Go through the data below. Pull out every line that has the word "from".

Supplied information start

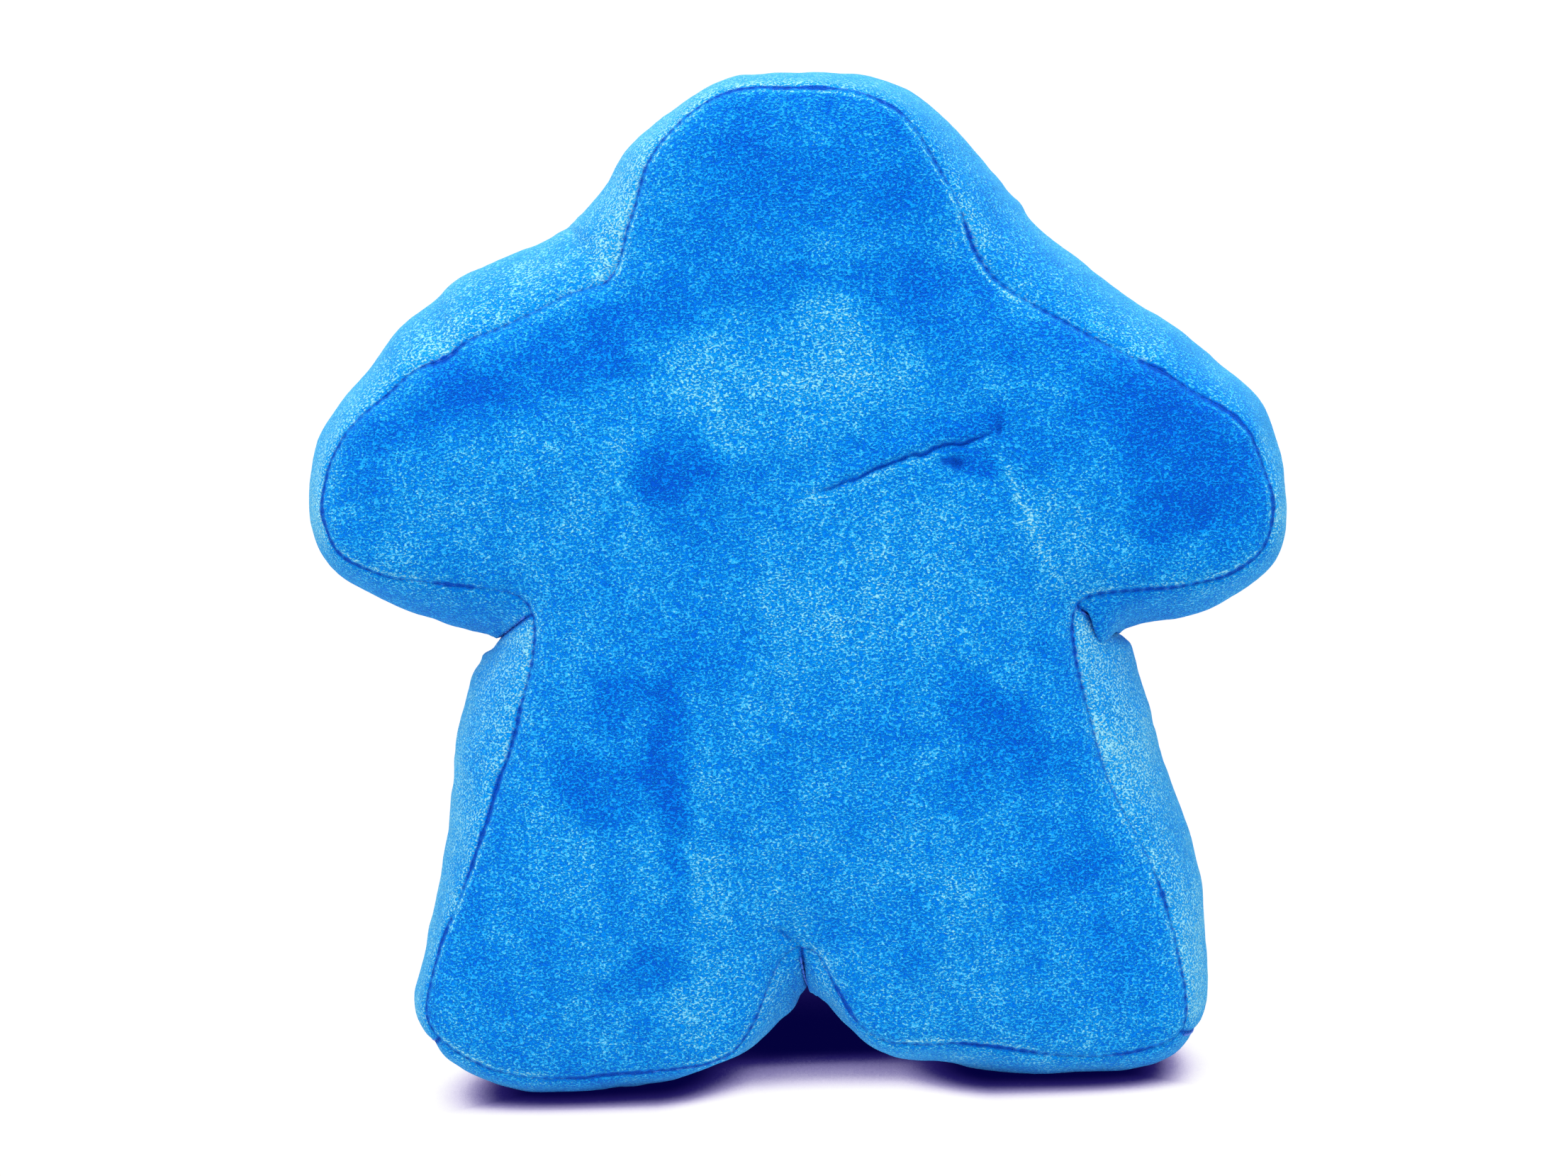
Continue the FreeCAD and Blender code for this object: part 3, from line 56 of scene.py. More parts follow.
# Seam outline of a panel, clockwise seen from the front, evenly spaced.
SEAM = [
    (-49.29, 238.63), (-47.97, 241.32), (-46.88, 244.11), (-45.92, 246.95), (-45.0, 249.81), (-43.93, 252.61), (-42.79, 255.38), (-41.82, 258.22),
    (-40.97, 261.1), (-40.12, 263.97), (-39.12, 266.8), (-37.83, 269.51), (-36.2, 272.02), (-34.3, 274.34), (-32.23, 276.51), (-30.06, 278.58),
    (-27.83, 280.58), (-25.5, 282.47), (-23.05, 284.2), (-20.45, 285.7), (-17.71, 286.92), (-14.87, 287.86), (-11.94, 288.52), (-8.97, 288.89),
    (-5.97, 288.98), (-2.97, 288.87), (0.02, 288.65), (3.01, 288.41), (6.0, 288.2), (8.99, 287.99), (11.98, 287.75), (14.96, 287.41),
    (17.92, 286.95), (20.85, 286.31), (23.73, 285.46), (26.52, 284.37), (29.2, 283.03), (31.74, 281.43), (34.07, 279.54), (36.13, 277.37),
    (37.92, 274.96), (39.5, 272.41), (40.94, 269.78), (42.31, 267.12), (43.7, 264.46), (45.12, 261.81), (46.52, 259.17), (47.86, 256.48),
    (49.08, 253.74), (50.12, 250.93), (50.95, 248.05), (51.71, 245.15), (52.53, 242.26), (53.55, 239.44), (54.92, 236.78), (56.65, 234.33),
    (58.67, 232.12), (60.92, 230.13), (63.32, 228.33), (65.81, 226.67), (68.35, 225.07), (70.9, 223.49), (73.45, 221.91), (76.0, 220.33),
    (78.55, 218.75), (81.1, 217.18), (83.67, 215.63), (86.26, 214.11), (88.86, 212.63), (91.48, 211.17), (94.12, 209.74), (96.77, 208.34),
    (99.43, 206.95), (102.08, 205.54), (104.65, 203.99), (107.08, 202.24), (109.42, 200.37), (111.86, 198.62), (114.4, 197.03), (116.99, 195.51),
    (119.55, 193.96), (122.04, 192.28), (124.37, 190.4), (126.43, 188.22), (128.06, 185.71), (129.31, 182.99), (130.35, 180.17), (131.26, 177.31),
    (132.03, 174.42), (132.66, 171.48), (133.13, 168.52), (133.4, 165.53), (133.4, 162.54), (133.02, 159.56), (132.17, 156.69), (130.78, 154.04),
    (128.93, 151.69), (126.75, 149.63), (124.33, 147.86), (121.71, 146.4), (118.95, 145.24), (116.08, 144.36), (113.15, 143.72), (110.19, 143.28),
    (107.2, 142.99), (104.21, 142.82), (101.21, 142.73), (98.21, 142.67), (95.21, 142.62), (92.21, 142.54), (89.22, 142.38), (86.23, 142.13),
    (83.25, 141.76), (80.32, 141.15), (77.97, 139.36), (76.79, 136.63), (76.48, 133.65), (76.55, 130.65), (76.79, 127.66), (77.13, 124.68),
    (77.56, 121.72), (78.07, 118.76), (78.63, 115.81), (79.23, 112.88), (79.86, 109.94), (80.5, 107.01), (81.14, 104.08), (81.77, 101.15),
    (82.42, 98.22), (83.12, 95.31), (83.91, 92.41), (84.83, 89.56), (85.9, 86.76), (87.1, 84.01), (88.4, 81.3), (89.74, 78.62),
    (91.08, 75.94), (92.39, 73.24), (93.64, 70.52), (94.85, 67.77), (95.99, 65.0), (97.06, 62.2), (98.06, 59.37), (98.98, 56.51),
    (99.82, 53.63), (100.58, 50.73), (101.28, 47.82), (101.92, 44.89), (102.51, 41.95), (103.05, 39.0), (103.52, 36.03), (103.93, 33.06),
    (104.26, 30.08), (104.51, 27.09), (104.63, 24.1), (104.32, 21.12), (103.14, 18.38), (101.02, 16.28), (98.44, 14.77), (95.61, 13.77),
    (92.68, 13.14), (89.71, 12.72), (86.73, 12.35), (83.75, 12.05), (80.76, 11.86), (77.76, 11.82), (74.76, 11.9), (71.77, 12.09),
    (68.78, 12.37), (65.8, 12.73), (62.83, 13.14), (59.87, 13.59), (56.9, 14.06), (53.94, 14.53), (50.98, 14.99), (48.01, 15.41),
    (45.04, 15.79), (42.05, 16.11), (39.06, 16.34), (36.07, 16.48), (33.07, 16.5), (30.07, 16.41), (27.07, 16.32), (24.07, 16.35),
    (21.09, 16.62), (18.17, 17.3), (15.42, 18.48), (12.93, 20.15), (10.75, 22.2), (8.92, 24.57), (7.43, 27.17), (6.1, 29.86),
    (4.74, 32.54), (3.38, 35.21), (2.04, 37.89), (0.74, 40.6), (-0.89, 43.1), (-3.4, 44.66), (-6.35, 44.62), (-8.68, 42.78),
    (-10.48, 40.38), (-12.06, 37.83), (-13.46, 35.18), (-14.73, 32.47), (-15.94, 29.72), (-17.17, 26.99), (-18.5, 24.3), (-20.02, 21.71),
    (-21.82, 19.32), (-24.0, 17.26), (-26.55, 15.7), (-29.33, 14.59), (-32.23, 13.8), (-35.17, 13.21), (-38.13, 12.76), (-41.11, 12.42),
    (-44.1, 12.16), (-47.09, 11.94), (-50.08, 11.74), (-53.08, 11.54), (-56.07, 11.35), (-59.06, 11.17), (-62.06, 11.01), (-65.05, 10.89),
    (-68.05, 10.8), (-71.05, 10.77), (-74.05, 10.79), (-77.05, 10.89), (-80.04, 11.07), (-83.03, 11.35), (-86.0, 11.75), (-88.95, 12.29),
    (-91.87, 12.99), (-94.73, 13.86), (-97.54, 14.92), (-100.27, 16.17), (-102.91, 17.59), (-105.44, 19.2), (-107.86, 20.97), (-110.12, 22.93),
    (-112.07, 25.21), (-113.34, 27.91), (-113.58, 30.89), (-113.15, 33.85), (-112.46, 36.77), (-111.7, 39.67), (-110.91, 42.56), (-110.05, 45.44),
    (-109.09, 48.28), (-108.03, 51.08), (-106.86, 53.84), (-105.61, 56.57), (-104.33, 59.28), (-103.03, 61.99), (-101.75, 64.7), (-100.51, 67.43),
    (-99.29, 70.17), (-98.1, 72.92), (-96.92, 75.68), (-95.77, 78.45), (-94.63, 81.23), (-93.55, 84.02), (-92.52, 86.84), (-91.54, 89.67),
    (-90.55, 92.5), (-89.49, 95.31), (-88.37, 98.09), (-87.23, 100.87), (-86.1, 103.65), (-85.03, 106.45), (-84.04, 109.28), (-83.14, 112.14),
    (-82.3, 115.02), (-81.48, 117.9), (-80.64, 120.78), (-79.79, 123.66), (-78.97, 126.54), (-78.22, 129.45), (-77.58, 132.38), (-77.1, 135.34),
    (-76.87, 138.33), (-76.98, 141.32), (-77.64, 144.24), (-79.15, 146.81), (-81.46, 148.69), (-84.27, 149.71), (-87.22, 150.26), (-90.17, 150.81),
    (-93.12, 151.36), (-96.07, 151.9), (-99.03, 152.4), (-101.99, 152.83), (-104.97, 153.2), (-107.95, 153.54), (-110.92, 153.94), (-113.88, 154.45),
    (-116.79, 155.15), (-119.64, 156.08), (-122.42, 157.22), (-125.12, 158.52), (-127.74, 159.98), (-130.19, 161.7), (-132.24, 163.88), (-133.73, 166.48),
    (-134.74, 169.3), (-135.37, 172.23), (-135.63, 175.21), (-135.54, 178.21), (-135.13, 181.18), (-134.44, 184.1), (-133.5, 186.94), (-132.33, 189.71),
    (-130.94, 192.36), (-129.33, 194.89), (-127.52, 197.28), (-125.49, 199.49), (-123.28, 201.52), (-120.95, 203.41), (-118.57, 205.23), (-116.19, 207.05),
    (-113.85, 208.92), (-111.53, 210.82), (-109.17, 212.68), (-106.64, 214.28), (-103.86, 215.39), (-100.95, 216.12), (-98.06, 216.92), (-95.46, 218.39),
    (-93.15, 220.3), (-90.61, 221.89), (-87.85, 223.04), (-85.0, 223.99), (-82.15, 224.91), (-79.32, 225.9), (-76.52, 226.99), (-73.76, 228.16),
    (-71.01, 229.36), (-68.27, 230.58), (-65.51, 231.76), (-62.73, 232.87), (-59.9, 233.89), (-57.04, 234.77), (-54.14, 235.54), (-51.3, 236.46),
]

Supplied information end

Written reply.
Continue the FreeCAD and Blender code for this object: part 3, from line 56 of scene.py. More parts follow.
# Seam outline of a panel, clockwise seen from the front, evenly spaced.